PYONGYANG: North Korea launched a ballistic missile from a submarine early on Wednesday morning, with Shinzo Abe, the Japanese prime minister, accusing Pyongyang of carrying out an "unforgivable act" that posed threat to regional stability.
The missile, fired shortly after 5:30 am local time from off the North Korean coastal city of Sinpo, flew a distance of around 500 km and entered Japan's air defence identification zone before falling into the Sea of Japan.
"It is the first time that an SLBM has fallen inside Japan's air defence identification zone", Mr Abe told reporters in Tokyo. "It is a grave threat to Japan's security and an unforgivable threat to regional stability and peace".
He added that the launch clearly contravened resolutions by the United Nations Security Council that ban North Korea from carrying out tests of ballistic missile technology. Japan has lodged a formal protest with Pyongyang.
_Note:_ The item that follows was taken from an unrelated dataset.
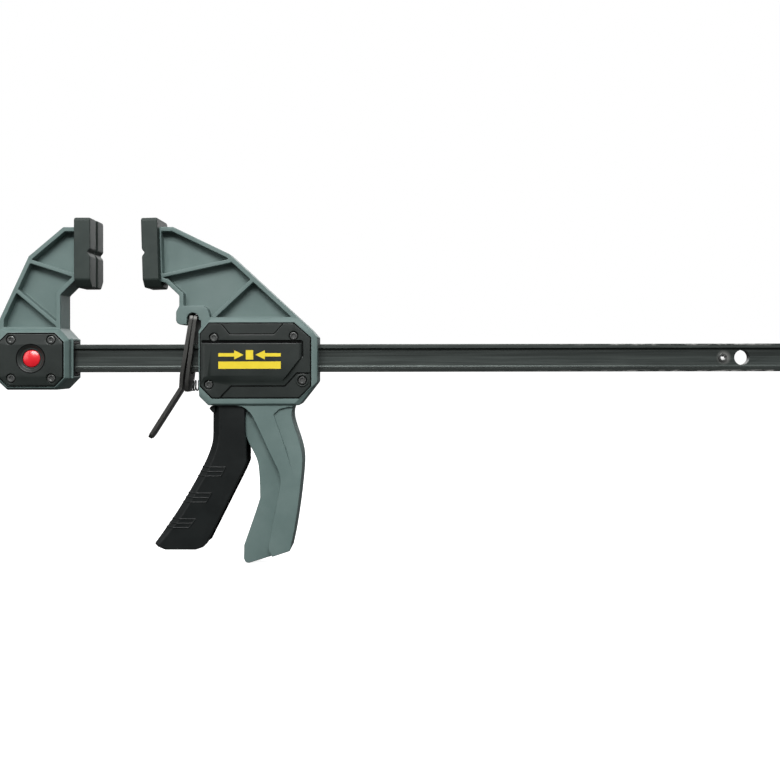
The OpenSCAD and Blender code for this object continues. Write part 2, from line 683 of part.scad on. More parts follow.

The launch provoked anger elsewhere in the region, with the Chinese foreign minister, Wang Yi, expressing his "opposition" to the launch, while the South Korean presidential office called an emergency meeting of the National Security Council.
The US Strategic Command issued a statement in which it said the launch posed no threat to North America, but added that US forces "remain vigilant in the face of North Korean provocations".
The launch of the missile, which the US Strategic Command believes was a nuclear-capable KN-11 Nodong-D, came less than 48 hours after Pyongyang threatened to carry out a "pre-emptive nuclear strike" unless South Korea and the US cancelled joint military exercises.
The annual two-week Ulchi Freedom Guardian drills began on Monday, with 25,000 US troops and 50,000 South Korean personnel rehearsing reactions to a number of scenarios, including repelling a North Korean invasion.
It may also have been designed to deflect attention away from the recent defection of a high-ranking diplomat from North Korea's embassy in London.
"The SLBM, which flew about 500 km, can be evaluated as a success", Moon Keun-sik, an analyst at the Korea Defence and Security Forum, told . "The North could seek to develop a large submarine capable of carrying 12 SLBMs".